-- START DATASET SECTION --

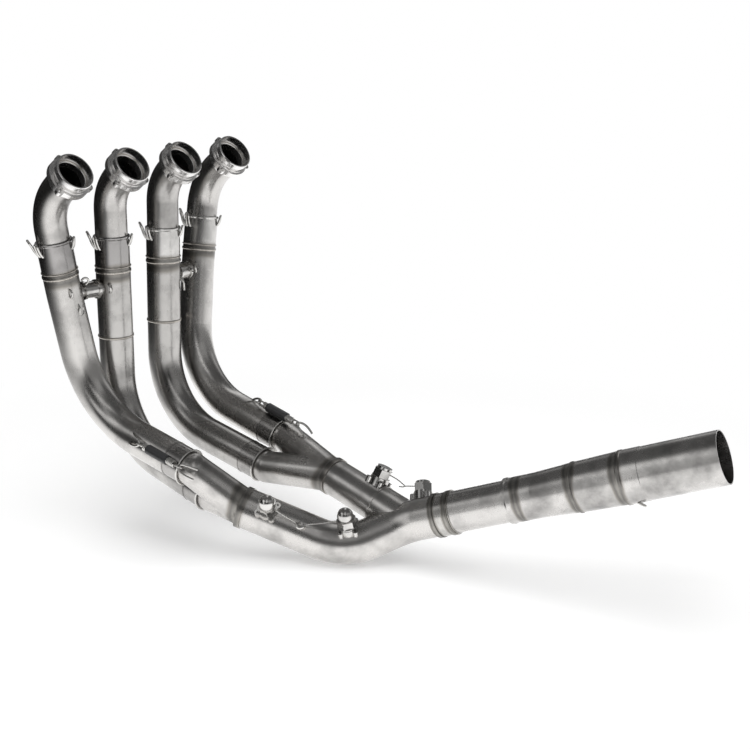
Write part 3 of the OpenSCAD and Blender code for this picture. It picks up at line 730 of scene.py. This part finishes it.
# Half of the route of a spring's hook, in millimetres along, out from and across the spring.
SPRING_HOOK = [(54, -8, -6.5), (50, -4.5, -6.3), (43, -0.5, -5.6), (36, 1, -3.6)]
SPRING_HOOK_TIP = (33.2, 1, 0)


def there_and_back(points, tip):
    """A loop that goes out along the points, round the tip and back on the other side."""
    return points + [tip] + [(a, b, -c) for a, b, c in reversed(points)]


def make_springs(material):
    """The coils, each in the place of its plain solid."""
    tree = coil_tree()
    for name, (spot, way, side) in SPRINGS.items():
        coil = grow("coil_spring_" + name, tree, "wire", material, Place=spot, Turn=turn_to(way, side),
                    Coil_Radius=0.0034, Wire_Radius=0.0011, Length=0.052, Turns=23.0, Eye_Reach=0.0105)
        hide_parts("spring_" + name)


def make_spring_hooks(single, material):
    """A bent wire hook at both ends of each spring."""
    for name, (spot, way, side) in SPRINGS.items():
        across = way.cross(side).normalized()
        for number, end in ((1, -1), (2, 1)):
            path = [spot + (end * a * way + b * side + c * across) / 1000
                    for a, b, c in there_and_back(SPRING_HOOK, SPRING_HOOK_TIP)]
            hook = grow("spring_hook_%s_%d" % (name, number), single, "wire", material,
                        path_data("spring_hook", path), Wire_Radius=HOOK_WIRE_R)
            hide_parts("spring_hooks_" + name)


# Side of the slip joints that the long hooks stand on.
HOOK_SIDE = (-0.45, -0.9, 0)
# The three hooks of a slip joint: turn round the tube in degrees, half of the route and the tip, in
# millimetres out from the tube's middle, along it and across.
SLIP_HOOKS = [
    (0, [(21.2, -15, -3.6), (24, -10, -3.2), (26.5, -3, -2.8), (29.5, 4, -2.6)], (30.3, 6, 0)),
    (26, [(21.2, -15, -2.8), (23.5, -11, -2.6), (25.5, -5, -2.4), (26.6, 0, -2.0)], (26.8, 2, 0)),
    (150, [(21.2, -12, -2.6), (23.5, -8, -2.4), (25, -2, -2.0)], (25.6, 1.5, 0)),
]


def hook_paths(i):
    """Wire loops of one slip joint: a long one and a short one on the left, a short one on the right."""
    spot = UPPER_SLIPS[i]
    z = -UPPER_WELDS[i][1].normalized()
    x = Vector(HOOK_SIDE)
    x = (x - x.dot(z) * z).normalized()
    stand = Matrix((x, z.cross(x), z)).transposed()
    paths = []
    for turn, points, tip in SLIP_HOOKS:
        spin = Matrix.Rotation(math.radians(turn), 3, "Z")
        paths.append([spot + stand @ (spin @ (Vector((out, across, along)) / 1000))
                      for out, along, across in there_and_back(points, tip)])
    return paths


def make_hooks(single, material):
    """The wire hooks round the slip joints."""
    for i in range(len(UPPER_SLIPS)):
        for k, points in enumerate(hook_paths(i)):
            loop = grow("slip_hook_%d_%d" % (i + 1, k + 1), single, "wire", material,
                        path_data("slip_hook", points), Wire_Radius=HOOK_WIRE_R)
            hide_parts("hooks_%d" % (i + 1))


# Lock wires of the plugs, from head to head over a welded lug, in millimetres.
LOCK_WIRES = {
    "lock_wire_near_1": [(227.5, 78.2, -382.5), (240, 86.8, -392.0), (250, 93.5, -399.5),
                         (253.6, 94.0, -402.5)],
    "lock_wire_near_2": [(253.6, 94.0, -402.5), (259, 98, -400.5), (274, 108, -398.0),
                         (291.7, 120.3, -393.9)],
    "lock_wire_far_1": [(302, 200, -356.5), (314, 202.5, -361.5), (321, 203.5, -365.5), (324, 204, -367.5)],
    "lock_wire_far_2": [(316, 203, -369.5), (321, 203.5, -369), (325, 204.3, -367.5), (331, 206.5, -366.8),
                        (338, 209.5, -366)],
}
STRAND_R = 0.00042

# Bent wire loops and eyes welded to the tubes, in millimetres.
WIRE_LOOPS = {
    "lug_near": [(250, 98, -399), (251, 93, -400), (254, 91.5, -403), (257.5, 94, -403), (257, 99.5, -401.5)],
    "loop_12_low": [(-37.5, 20.5, -163), (-33.5, 21.5, -168), (-33.5, 22.5, -177), (-34, 26, -179),
                    (-35, 29, -176), (-36.5, 28.5, -168), (-40, 30.5, -163)],
    "loop_12_side": [(-36.5, 11, -146), (-32.5, 9.5, -147), (-31.5, 9.8, -151), (-32.5, 10.2, -155),
                     (-36.5, 12, -156)],
    "loop_12_high": [(-46.0, 37, -140), (-43, 38.5, -137), (-40.5, 41, -137), (-40.5, 43, -141),
                     (-43, 41, -145)],
    "loop_12_far": [(-35.5, 69.5, -148), (-31.5, 68.5, -150), (-30.5, 69, -154), (-32, 70.5, -158),
                    (-36, 71.5, -159)],
    "loop_34_low": [(-30.5, 186, -158), (-27.5, 188, -163), (-28, 189, -171), (-30, 191.5, -174),
                    (-32, 193, -170), (-33, 192.5, -162), (-35, 191.5, -158)],
    "loop_34_side": [(-41.5, 222, -146), (-38, 219.5, -148), (-37, 219.5, -152), (-38, 221, -156),
                     (-41, 223.5, -157)],
}
LUG_WIRE_R = 0.002
LOOP_WIRE_R = 0.0013


def make_wires(single, material):
    """Twisted lock wires, and the plain wire loops on the tubes."""
    pair = twist_tree()
    for name, points in LOCK_WIRES.items():
        grow(name, pair, "wire", material, path_data(name, mm(points)), Wire_Radius=STRAND_R, Apart=STRAND_R,
             Twist=1300.0, Steps=140)
    for name, points in WIRE_LOOPS.items():
        thick = LUG_WIRE_R if name == "lug_near" else LOOP_WIRE_R
        grow(name, single, "wire", material, path_data(name, mm(points)), Wire_Radius=thick)


# Studio

# Fixed directions of the studio: towards its right side and towards its front.
STAGE_RIGHT = (0.777, 0.629, 0.0)
STAGE_FRONT = (0.629, -0.777, 0.0)
STAGE_MIDDLE = (0.25, 0.12)
# The floor lies this far below the object, and reaches this far each way.
FLOOR_GAP = 0.0005
FLOOR_REACH = 12.0
# It glows a little for the camera. In the metal it shows a painted reflection: it glows only for reflected
# rays on the open side and is painted dark for them on the left.
FLOOR_TONE = (0.82, 0.82, 0.82, 1)
REFLECTION_PAINTED_DARK = (0.03, 0.03, 0.03, 1)
FLOOR_GLOW = 0.29
REFLECTION_PAINTED_GLOW = 0.72
# Places along the stage's right direction where the painted dark of the reflection ends and the painted glow
# of the open side is full.
DARK_END = -0.8
OPEN_START = -0.12
# Distances from the middle between which the floor goes over into plain white.
FADE_START = 0.5
FADE_END = 0.95
# Light of the room beside its panels.
ROOM_GLOW = 0.02
# The lamps point at the stage's middle at this height.
LAMP_AIM = -0.45


def ramp_node(tree, value, low, high):
    """A smooth step from 0 at low to 1 at high."""
    node = tree.nodes.new("ShaderNodeMapRange")
    node.interpolation_type = "SMOOTHSTEP"
    tree.links.new(value, node.inputs["Value"])
    node.inputs["From Min"].default_value = low
    node.inputs["From Max"].default_value = high
    return node.outputs[0]


def make_floor():
    """A pale floor under the object, which fades into white away from it."""
    lowest = cad_box[0][2]
    level = lowest - FLOOR_GAP
    mesh = bpy.data.meshes.new("floor")
    corners = [(FLOOR_REACH * a, FLOOR_REACH * b, level) for a, b in ((-1, -1), (1, -1), (1, 1), (-1, 1))]
    mesh.from_pydata(corners, [], [(0, 1, 2, 3)])
    floor = bpy.data.objects.new("floor", mesh)
    bpy.context.scene.collection.objects.link(floor)
    material, tree, out = new_material("pale_floor")
    place = tree.nodes.new("ShaderNodeTexCoord").outputs["Object"]
    path = tree.nodes.new("ShaderNodeLightPath")
    seen = path.outputs["Is Camera Ray"]
    mirrored = path.outputs["Is Glossy Ray"]
    side = tree.nodes.new("ShaderNodeVectorMath")
    side.operation = "DOT_PRODUCT"
    tree.links.new(place, side.inputs[0])
    side.inputs[1].default_value = STAGE_RIGHT
    open_side = ramp_node(tree, side.outputs["Value"], DARK_END, OPEN_START)
    # Painted reflection: the floor turns dark for reflected rays on the left.
    painted_dark_share = math_node(tree, "MULTIPLY", math_node(tree, "SUBTRACT", 1.0, open_side), mirrored)
    shader = tree.nodes.new("ShaderNodeBsdfDiffuse")
    tree.links.new(mix_colour(tree, painted_dark_share, FLOOR_TONE, REFLECTION_PAINTED_DARK), shader.inputs["Color"])
    lit = tree.nodes.new("ShaderNodeEmission")
    lit.inputs["Color"].default_value = (1, 1, 1, 1)
    # Painted reflection: the floor glows for reflected rays on the open side.
    painted_reflection_glow = math_node(tree, "MULTIPLY", math_node(tree, "MULTIPLY", mirrored, open_side), REFLECTION_PAINTED_GLOW)
    for_eye = math_node(tree, "MULTIPLY", seen, FLOOR_GLOW)
    tree.links.new(math_node(tree, "ADD", painted_reflection_glow, for_eye), lit.inputs["Strength"])
    near = tree.nodes.new("ShaderNodeAddShader")
    tree.links.new(shader.outputs[0], near.inputs[0])
    tree.links.new(lit.outputs[0], near.inputs[1])
    far = tree.nodes.new("ShaderNodeEmission")
    far.inputs["Color"].default_value = (1, 1, 1, 1)
    apart = tree.nodes.new("ShaderNodeVectorMath")
    apart.operation = "DISTANCE"
    tree.links.new(place, apart.inputs[0])
    apart.inputs[1].default_value = STAGE_MIDDLE + (lowest,)
    edge = ramp_node(tree, apart.outputs["Value"], FADE_START, FADE_END)
    mix = tree.nodes.new("ShaderNodeMixShader")
    tree.links.new(math_node(tree, "MULTIPLY", edge, seen), mix.inputs["Fac"])
    tree.links.new(near.outputs[0], mix.inputs[1])
    tree.links.new(far.outputs[0], mix.inputs[2])
    tree.links.new(mix.outputs[0], out.inputs["Surface"])
    mesh.materials.append(material)


def panel(tree, parts, strength):
    """A soft-edged light panel: the product of smooth steps along given directions."""
    value = strength
    for source, low, high in parts:
        value = math_node(tree, "MULTIPLY", ramp_node(tree, source, low, high), value)
    return value


def make_world():
    """White for the camera; for the metal a dim room with a pale ceiling and five soft panels."""
    world = bpy.data.worlds.new("studio")
    bpy.context.scene.world = world
    world.use_nodes = True
    tree = world.node_tree
    tree.nodes.clear()
    out = tree.nodes.new("ShaderNodeOutputWorld")
    direction = tree.nodes.new("ShaderNodeTexCoord").outputs["Generated"]
    split = tree.nodes.new("ShaderNodeSeparateXYZ")
    tree.links.new(direction, split.inputs[0])
    up = split.outputs["Z"]
    sides = []
    for way in (STAGE_RIGHT, STAGE_FRONT):
        dot = tree.nodes.new("ShaderNodeVectorMath")
        dot.operation = "DOT_PRODUCT"
        tree.links.new(direction, dot.inputs[0])
        dot.inputs[1].default_value = way
        sides.append(dot.outputs["Value"])
    right, front = sides
    ceiling = ([(up, 0.52, 0.7)], 0.1)
    light = panel(tree, *ceiling)
    right_wall = ([(right, 0.35, 0.5), (up, -0.2, -0.05), (up, 0.62, 0.5)], 0.25)
    left_band = ([(right, -0.5, -0.6), (right, -0.85, -0.75), (front, 0.0, 0.2), (up, 0.8, 0.6)], 0.9)
    back_band = ([(front, -0.35, -0.5), (up, 0.26, 0.36), (up, 0.58, 0.46)], 0.34)
    front_band = ([(front, 0.1, 0.3), (up, 0.44, 0.54), (up, 0.78, 0.68)], 0.32)
    middle_strip = ([(right, -0.1, 0.0), (right, 0.16, 0.08), (up, 0.25, 0.35), (up, 0.98, 0.9)], 0.9)
    for parts, strength in (right_wall, left_band, back_band, front_band, middle_strip):
        light = math_node(tree, "ADD", light, panel(tree, parts, strength))
    light = math_node(tree, "ADD", light, ROOM_GLOW)
    room = tree.nodes.new("ShaderNodeBackground")
    room.inputs["Color"].default_value = (1, 1, 1, 1)
    tree.links.new(light, room.inputs["Strength"])
    white = tree.nodes.new("ShaderNodeBackground")
    white.inputs["Color"].default_value = (1, 1, 1, 1)
    mix = tree.nodes.new("ShaderNodeMixShader")
    tree.links.new(tree.nodes.new("ShaderNodeLightPath").outputs["Is Camera Ray"], mix.inputs["Fac"])
    tree.links.new(room.outputs[0], mix.inputs[1])
    tree.links.new(white.outputs[0], mix.inputs[2])
    tree.links.new(mix.outputs[0], out.inputs["Surface"])


def soft_lamp(name, place, target, size, power):
    """A lamp that lights the matt surfaces and does not mirror in the metal."""
    data = bpy.data.lights.new(name, "AREA")
    data.shape = "RECTANGLE"
    data.size, data.size_y = size
    data.energy = power
    lamp = bpy.data.objects.new(name, data)
    lamp.visible_glossy = False
    lamp.location = place
    lamp.rotation_euler = (Vector(target) - Vector(place)).to_track_quat("-Z", "Y").to_euler()
    bpy.context.scene.collection.objects.link(lamp)


def make_lamps():
    """A broad lamp overhead and a weak one in front; sizes in metres and power in watts."""
    aim = STAGE_MIDDLE + (LAMP_AIM,)
    soft_lamp("overhead", place=(0.3, 0.05, 1.2), target=aim, size=(2.0, 2.0), power=28)
    soft_lamp("front", place=(0.9, -1.3, 1.1), target=aim, size=(1.6, 1.2), power=5)


scene = bpy.context.scene
scene.view_settings.view_transform = "Standard"
make_camera()
make_world()
make_floor()
make_lamps()
dress_nodes()
weld_metal = titanium("weld_metal", WELD_METAL, 0.28, stretch=EVEN, dirt=0.6)
wire_metal = titanium("spring_wire", WIRE, 0.24, stretch=EVEN, dirt=0.3)
rim = rim_tree()
single_wire = single_tree()
make_welds(weld_metal)
make_lips(rim, weld_metal)
make_springs(wire_metal)
make_wires(single_wire, wire_metal)
make_hooks(single_wire, wire_metal)
make_spring_hooks(single_wire, wire_metal)
make_rims(rim, wire_metal)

-- END DATASET SECTION --

= TASK REQUIREMENTS =
Reproduce exactly, please, only the lines from the start of the data above to the line that contains "SPRING_HOOK_TIP = (33.2, 1, 0)", with both ends kept.

= EXPECTED OUTPUT =
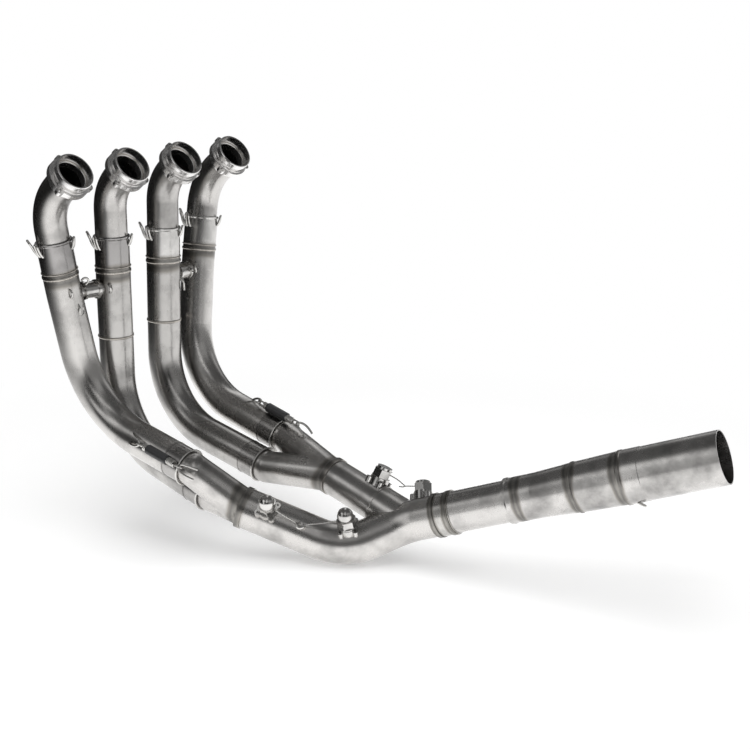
Write part 3 of the OpenSCAD and Blender code for this picture. It picks up at line 730 of scene.py. This part finishes it.
# Half of the route of a spring's hook, in millimetres along, out from and across the spring.
SPRING_HOOK = [(54, -8, -6.5), (50, -4.5, -6.3), (43, -0.5, -5.6), (36, 1, -3.6)]
SPRING_HOOK_TIP = (33.2, 1, 0)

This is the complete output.